Every La Soufflerie piece is mouth-blown by hand, freehand, in Paris. No two are identical. Sizes will vary by a centimetre or two from piece to piece. The glass itself carries the marks of how it was made - a bubble caught in the wall, a small black speck from the cullet, a faint asymmetry where the breath rested, the slight irregularity of a colour folded into the furnace by hand. On the base of every piece, you will feel the pontil mark left by the glassblower's cane: the small scar of a glass that was blown freehand, not pressed in a mould. These are not imperfections. They are the evidence.

About La Soufflerie

La Soufflerie has been blowing glass in Paris since 2009 - the year Valentina and Sébastien Nobile set out to revive a craft that had almost disappeared from the city, with fewer than five professional glassblowers left in the Paris region. They began with four vases, made from recycled glass, loaded onto their bicycles and sold to Parisian flower shops. They sold out in a day.

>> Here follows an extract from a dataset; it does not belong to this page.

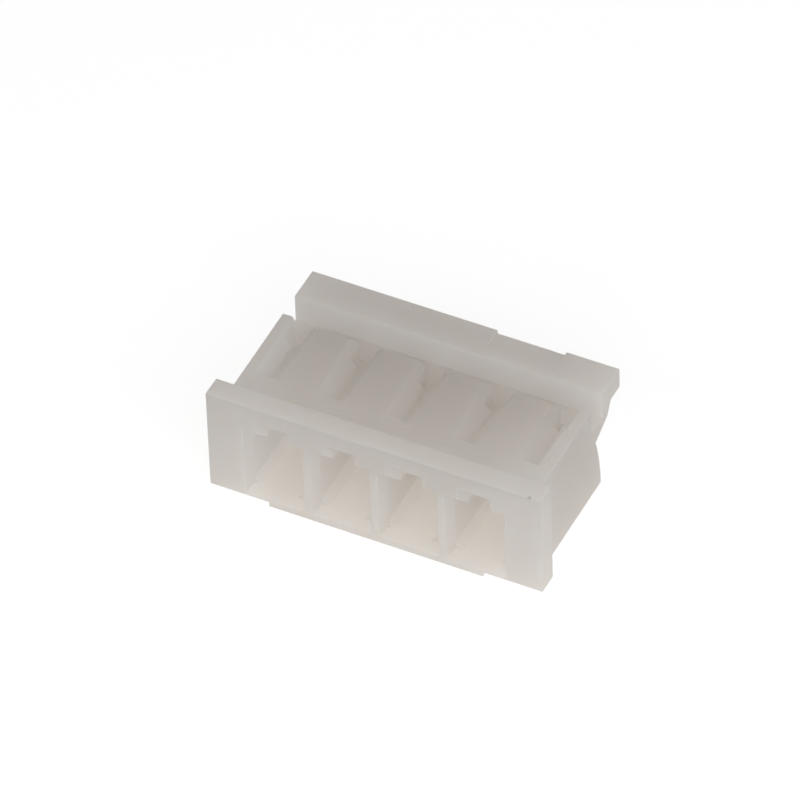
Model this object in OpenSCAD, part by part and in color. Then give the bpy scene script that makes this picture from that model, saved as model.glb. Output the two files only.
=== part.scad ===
// Crimp housing of a low-profile wire to board connector, one row of circuits.
// Moulded in one piece: wire flange, cavities, roof fingers, lance window and mating end.
// X runs along the row, Y from the wire face to the mating face, Z up.
// Origin: centre of the footprint, on the plane of the underside pad.

/* [Row] */
// Number of circuits
circuits = 4; // [2:1:10]
// Spacing of the circuits
pitch = 2.5; // [2.4:0.05:3.2]

/* [Body] */
// Height of the body at the wire end, above its underside
body_h = 3.8; // [3.7:0.02:4.4]
// Rise of the roof from the wire end to the window
roof_rise = 0.08; // [0:0.01:0.12]
// Wall between an outer cavity and the side of the body
end_wall = 1.04; // [0.95:0.01:1.5]
// Height of the pad along the underside
pad_h = 0.18; // [0.1:0.01:0.3]
// Distance from the side of the body to the pad
pad_inset = 1.74; // [1:0.02:2.2]

/* [Wire flange] */
// Thickness of the flange
flange_t = 0.81; // [0.6:0.01:1.2]
// Rise of the flange above the body
flange_rise = 0.42; // [0.2:0.01:0.8]
// Overhang of the flange past each side of the body
flange_over = 0.46; // [0.2:0.01:0.8]

/* [Cavities] */
// Width of a cavity
cavity_w = 1.9; // [1.7:0.02:2.1]
// Height of a cavity, without its lance channel
cavity_h = 2.36; // [2.2:0.02:2.46]
// Floor under the cavities
floor_t = 0.29; // [0.25:0.01:0.35]
// Chamfer along the lower corners of a cavity
cavity_corner = 0.3; // [0.1:0.01:0.45]
// Width of the lance channel along the top of a cavity
channel_w = 0.84; // [0.7:0.01:1.0]
// Height of the lance channel above the cavity
channel_h = 0.47; // [0.3:0.01:0.5]
// Depth of the funnel at a wire entry
lead_l = 0.41; // [0.2:0.01:0.6]
// Sideways spread of the funnel
lead_side = 0.16; // [0.05:0.01:0.18]
// Upward spread of the funnel
lead_up = 0.45; // [0.2:0.01:0.5]
// Downward spread of the funnel
lead_down = 0.16; // [0.05:0.01:0.2]

/* [Roof] */
// Plain strip of roof behind the flange
strip_l = 1.12; // [0.8:0.01:1.6]
// Length of the grooves behind the strip
groove_l = 2.12; // [1.6:0.01:2.8]
// Width of a groove at the strip
groove_w = 0.98; // [0.8:0.01:1.08]
// Depth of a groove at the strip
groove_d = 0.45; // [0.3:0.01:0.5]
// Width of the flat along the bottom of a groove
groove_flat = 0.08; // [0.04:0.01:0.12]
// Width of the top of a fingertip at its free end
tip_w = 1.21; // [1.1:0.01:1.3]
// Length of a free fingertip
tip_l = 0.75; // [0.5:0.01:0.9]
// Clearance on each side of a fingertip as it flexes into its cavity
tip_clear = 0.06; // [0.04:0.01:0.12]
// Chamfer on the free end of a fingertip
tip_chamfer = 0.14; // [0.05:0.01:0.2]
// Width of the rib along each side of the roof
rib_w = 0.44; // [0.36:0.01:0.55]
// Length of a rib past the fingertips
rib_past = 0.06; // [0:0.01:0.2]

/* [Lance window] */
// Length of the window, from the root of the fingertips to the lip
window_l = 1.67; // [1.4:0.01:2.2]
// Height of the window floor above the underside
window_z = 2.84; // [2.82:0.01:3.1]

/* [Mating end] */
// Length of the lip
lip_l = 1.37; // [1.2:0.01:1.8]
// Thickness of the lip
lip_t = 0.82; // [0.7:0.01:0.9]
// Rise of the lip above the body height
lip_rise = 0.12; // [0.02:0.01:0.3]
// Width of the relief beside the nose
relief_w = 0.99; // [0.8:0.01:1.0]
// Length of the relief at the underside
relief_l = 1.57; // [1.5:0.01:1.8]
// Set-back of the end wall at its chin
chin_set = 0.35; // [0.1:0.01:0.4]
// Height of the chin above the underside
chin_z = 2.16; // [1.9:0.01:2.2]
// Bulge of the end wall between the underside and the chin
wall_bulge = 0.09; // [0.04:0.01:0.15]
// Distance from the mating face to the foot of the brace under the lip
brace_foot = 0.98; // [0.9:0.01:1.2]
// Height of the foot of the brace
brace_z = 2.6; // [2.5:0.01:2.7]
// Distance from the mating face to the top of the brace
brace_top = 0.71; // [0.4:0.01:0.85]
// Width of a contact room in the nose
room_w = 1.3; // [1.1:0.01:1.5]
// Height of a contact room
room_h = 1.9; // [1.6:0.01:2.0]
// Wall between the contact rooms and the mating face
face_wall = 0.6; // [0.45:0.01:0.8]
// Width of a square pin entry
pin_w = 0.9; // [0.75:0.01:1.0]
// Height of the pin centres above the underside
pin_z = 1.45; // [1.35:0.01:1.5]
// Chamfer round a pin entry
pin_lead = 0.24; // [0.1:0.01:0.3]
// Width of the ramp in the top of the lip
ramp_w = 2.55; // [1.5:0.01:2.8]
// Length of the ramp
ramp_l = 1; // [0.5:0.01:1.1]
// Depth of the ramp at the mating face
ramp_d = 0.15; // [0.05:0.01:0.25]

/* [Hidden] */

// Overrun of a cut past the face that it opens, or of a joint into the body
over = 0.5;
// Faces on the curved edge of an end wall
bulge_steps = 8;

row_half = (circuits - 1) * pitch / 2;
body_w = 2 * row_half + cavity_w + 2 * end_wall;
nose_w = body_w - 2 * relief_w;
roof_l = flange_t + strip_l + groove_l;
tip_y = roof_l + tip_l;
rib_y = tip_y + rib_past;
window_y = roof_l + window_l;
body_l = window_y + lip_l;
lip_top = body_h + lip_rise;
lip_z = lip_top - lip_t;
cavity_z = floor_t + cavity_h;
channel_z = cavity_z + channel_h;
room_y = window_y - window_l / 2;

// Height of the roof at a distance y from the wire face
function roof_z(y) = body_h + roof_rise * y / rib_y;

// Points of an arc from a to b that bulges by h to the right of the way from a to b
function arc(a, b, h, steps) =
    let (chord = norm(b - a),
         radius = (chord * chord / 4 + h * h) / (2 * h),
         along = (b - a) / chord,
         out = [along[1], -along[0]],
         centre = (a + b) / 2 + out * (h - radius),
         half = asin(chord / 2 / radius))
    [for (i = [0:steps]) let (t = -half + 2 * half * i / steps)
        centre + radius * (sin(t) * along + cos(t) * out)];

// Extrudes a profile drawn in Y and Z along X, centred
module along_x(width) {
    rotate([90, 0, 90]) linear_extrude(width, center = true) children();
}

// Extrudes a profile drawn in X and Z along Y, from y0 to y1
module along_y(y0, y1) {
    translate([0, y1, 0]) rotate([90, 0, 0]) linear_extrude(y1 - y0) children();
}

// Mirrored outline through [half width, y] points
module plan(points) {
    polygon(concat(points, [for (i = [len(points) - 1:-1:0]) [-points[i][0], points[i][1]]]));
}

// Places a child at each circuit
module each_circuit() {
    for (i = [0:circuits - 1]) translate([i * pitch - row_half, 0, 0]) children();
}

// Side view of the body at its end walls: curved wall edge, chin, brace and lip
module side_profile() {
    wall_y = body_l - relief_l;
    polygon(concat(
        [[0, 0]],
        arc([wall_y, 0], [wall_y - chin_set, chin_z], wall_bulge, bulge_steps),
        [[body_l - brace_foot, brace_z], [body_l - brace_top, lip_z], [body_l, lip_z],
         [body_l, lip_top], [window_y, lip_top], [window_y, roof_z(window_y)], [0, body_h]]));
}

module flange() {
    translate([-body_w / 2 - flange_over, 0, 0])
        cube([body_w + 2 * flange_over, flange_t, body_h + flange_rise]);
}

module nose() {
    translate([-nose_w / 2, room_y, 0]) cube([nose_w, body_l - room_y, lip_z + lip_t / 2]);
}

module pad() {
    translate([-body_w / 2 + pad_inset, 0, -pad_h])
        cube([body_w - 2 * pad_inset, body_l, pad_h + floor_t / 2]);
}

// Funnel of one wire entry for an opening of width w between heights z0 and z1
module funnel(w, z0, z1, down) {
    spread = 1 + over / lead_l;
    intersection() {
        linear_extrude(body_h + over) plan([[w / 2 + lead_side * spread, -over], [w / 2, lead_l]]);
        along_x(2 * pitch)
            polygon([[-over, z0 - down * spread], [lead_l, z0], [lead_l, z1],
                     [-over, z1 + lead_up * spread]]);
    }
}

// Terminal cavity: wide room with chamfered lower corners, open upwards round the fingertip
module cavity() {
    corner_w = cavity_w / 2 - cavity_corner;
    along_y(0, room_y)
        polygon([[-corner_w, floor_t], [corner_w, floor_t],
                 [cavity_w / 2, floor_t + cavity_corner], [cavity_w / 2, cavity_z],
                 [-cavity_w / 2, cavity_z], [-cavity_w / 2, floor_t + cavity_corner]]);
    translate([-cavity_w / 2, roof_l, pin_z]) cube([cavity_w, room_y - roof_l, body_h]);
    funnel(cavity_w, floor_t, cavity_z, lead_down);
}

// Contact room in the nose and the chamfered square pin entry in the mating face
module contact_room() {
    face_y = body_l - face_wall;
    translate([-room_w / 2, room_y - over, pin_z - room_h / 2])
        cube([room_w, face_y - room_y + over, room_h]);
    reach = pin_w / 2 + pin_lead + over;
    intersection() {
        linear_extrude(body_h)
            plan([[pin_w / 2, face_y - over], [pin_w / 2, body_l - pin_lead], [reach, body_l + over]]);
        translate([0, 0, pin_z]) along_x(2 * pitch)
            polygon([[face_y - over, -pin_w / 2], [body_l - pin_lead, -pin_w / 2],
                     [body_l + over, -reach], [body_l + over, reach],
                     [body_l - pin_lead, pin_w / 2], [face_y - over, pin_w / 2]]);
    }
}

// Channel along the top of a cavity and the underside of its fingertip, for the terminal's lance
module lance_channel() {
    translate([-channel_w / 2, 0, pin_z]) cube([channel_w, room_y, channel_z - pin_z]);
    funnel(channel_w, pin_z, channel_z, 0);
}

// Groove over a partition and the slit beyond it, deeper and wider towards the window;
// side_a and side_b are its half widths at the strip
module groove(side_a, side_b) {
    front_y = flange_t + strip_l;
    run = tip_y - front_y;
    widening = (pitch - tip_w) / groove_w;
    sink = groove_d * (widening - 1) - roof_rise * run / rib_y;
    tall = 4;
    flat = groove_flat / 2;
    translate([0, front_y, roof_z(front_y)]) rotate([-atan(sink / run), 0, 0])
        along_y(0, (rib_y + window_y) / 2 - front_y)
            polygon([[-flat, -groove_d], [flat, -groove_d],
                     [flat + (side_b - flat) * tall, groove_d * (tall - 1)],
                     [-flat - (side_a - flat) * tall, groove_d * (tall - 1)]]);
}

module grooves() {
    rib_side = body_w / 2 - rib_w - circuits * pitch / 2;
    for (i = [1:circuits - 1]) translate([i * pitch - circuits * pitch / 2, 0, 0])
        groove(groove_w / 2, groove_w / 2);
    for (side = [0, 1]) mirror([side, 0, 0]) translate([circuits * pitch / 2, 0, 0])
        groove(groove_w / 2, rib_side);
}

// Window across the row: between the ribs beside the fingertips, then across the full width
module window() {
    tall = body_h;
    translate([-body_w / 2 + rib_w, roof_l, window_z]) cube([body_w - 2 * rib_w, window_l, tall]);
    translate([-body_w / 2 - over, rib_y, window_z])
        cube([body_w + 2 * over, window_y - rib_y, tall]);
}

// Free fingertip at the end of the roof, before the grooves slant its sides
module fingertip() {
    along_x(cavity_w - 2 * tip_clear)
        polygon([[roof_l - over, cavity_z], [tip_y, cavity_z],
                 [tip_y, roof_z(tip_y) - tip_chamfer], [tip_y - tip_chamfer, roof_z(tip_y)],
                 [roof_l - over, roof_z(roof_l - over)]]);
}

// Shallow ramp in the top of the lip, between the last two circuits
module lip_ramp() {
    fall = ramp_d / ramp_l;
    translate([row_half - pitch / 2, 0, 0]) along_x(ramp_w)
        polygon([[body_l - ramp_l, lip_top], [body_l + over, lip_top - fall * (ramp_l + over)],
                 [body_l + over, lip_top + over], [body_l - ramp_l, lip_top + over]]);
}

module housing() {
    color("ivory") translate([0, -body_l / 2, pad_h]) difference() {
        union() {
            difference() {
                union() {
                    along_x(body_w) side_profile();
                    flange();
                    nose();
                    pad();
                }
                each_circuit() cavity();
                each_circuit() contact_room();
                window();
                lip_ramp();
            }
            each_circuit() fingertip();
        }
        grooves();
        each_circuit() lance_channel();
    }
}

housing();
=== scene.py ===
"""Crimp housing of a wire to board connector: one moulding in natural, translucent nylon."""

import math

import bmesh
import bpy
from mathutils import Euler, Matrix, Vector

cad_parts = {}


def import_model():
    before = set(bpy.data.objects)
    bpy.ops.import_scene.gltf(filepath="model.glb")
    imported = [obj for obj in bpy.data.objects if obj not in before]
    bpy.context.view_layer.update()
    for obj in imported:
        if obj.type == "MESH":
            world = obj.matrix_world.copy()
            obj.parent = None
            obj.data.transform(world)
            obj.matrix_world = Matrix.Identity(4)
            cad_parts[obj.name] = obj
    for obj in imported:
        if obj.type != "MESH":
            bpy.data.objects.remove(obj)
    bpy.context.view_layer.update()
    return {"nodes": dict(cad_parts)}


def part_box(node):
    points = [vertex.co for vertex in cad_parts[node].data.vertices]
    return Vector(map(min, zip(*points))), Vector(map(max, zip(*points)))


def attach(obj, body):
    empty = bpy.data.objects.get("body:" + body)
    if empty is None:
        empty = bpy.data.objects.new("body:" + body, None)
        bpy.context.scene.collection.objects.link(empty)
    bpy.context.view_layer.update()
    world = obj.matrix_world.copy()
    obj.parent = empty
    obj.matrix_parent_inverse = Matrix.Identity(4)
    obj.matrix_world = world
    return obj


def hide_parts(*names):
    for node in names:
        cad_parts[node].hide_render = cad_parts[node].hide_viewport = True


MM = 0.001

# Camera: where it looks and how far off it is, in millimetres, from which side, through what
# lens, and the nearest and farthest it sees, in metres
AIM = (-0.87, 0.26, 2.88)
AZIMUTH, ELEVATION, ROLL = 27.57, 44.27, -2.12
DISTANCE = 335.0
LENS, SENSOR = 449.7, 36
NEAR, FAR = 0.01, 5

# Clean-up of the CAD mesh: vertices this close become one, and faces this flat join up
WELD_MM = 0.001
FLAT_ANGLE = 0.5
# Rounding: its radius in millimetres, its steps, and how sharp an edge has to be to get it
EDGE_ROUND = 0.035
EDGE_STEPS = 2
EDGE_ANGLE = 20

# Natural nylon: two shades that drift into each other, and how far light scatters under the skin
NYLON = (0.84, 0.82, 0.8)
NYLON_DEEP = (0.82, 0.795, 0.77)
SHADE_MM, SHADE_DETAIL, SHADE_RANGE = 2.6, 3, (0.3, 0.62)
SCATTER = (1.0, 0.85, 0.7)
SCATTER_MM = 0.5
# Light that passes right through a wall, and its share
GLOW = (0.97, 0.95, 0.925)
GLOW_SHARE = 0.7
# Surface: gloss, satin patches and the fine grain of the mould
IOR, SPECULAR = 1.5, 0.35
SATIN_MM, SATIN_DETAIL, ROUGHNESS = 0.7, 2, (0.42, 0.6)
GRAIN_MM, GRAIN_DETAIL, GRAIN_DEPTH_MM, GRAIN_STRENGTH = 0.12, 4, 0.012, 0.25

# A grain of dirt on the flange: its place as a share of the box, and its size in millimetres
DIRT_AT = (0.965, 0.008, 1.0)
DIRT_MM, DIRT_CORE = 0.09, 0.4
DIRT = (0.1, 0.07, 0.05)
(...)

Every piece is still mouth-blown by hand, from recycled glass - bottles and broken windows given another life. The forms are classical Parisian: apothecary bottles, carafes, oil cruets, pitchers. No two are identical, and the small irregularities are part of the record.

Exclusive to Australia.

Product care

The glass will survive a dishwasher when you need it to. But it prefers warm water and a soft cloth at the sink - that is how the surface stays clear, how the small scratches a dishwasher eventually leaves are avoided, and how the piece lasts.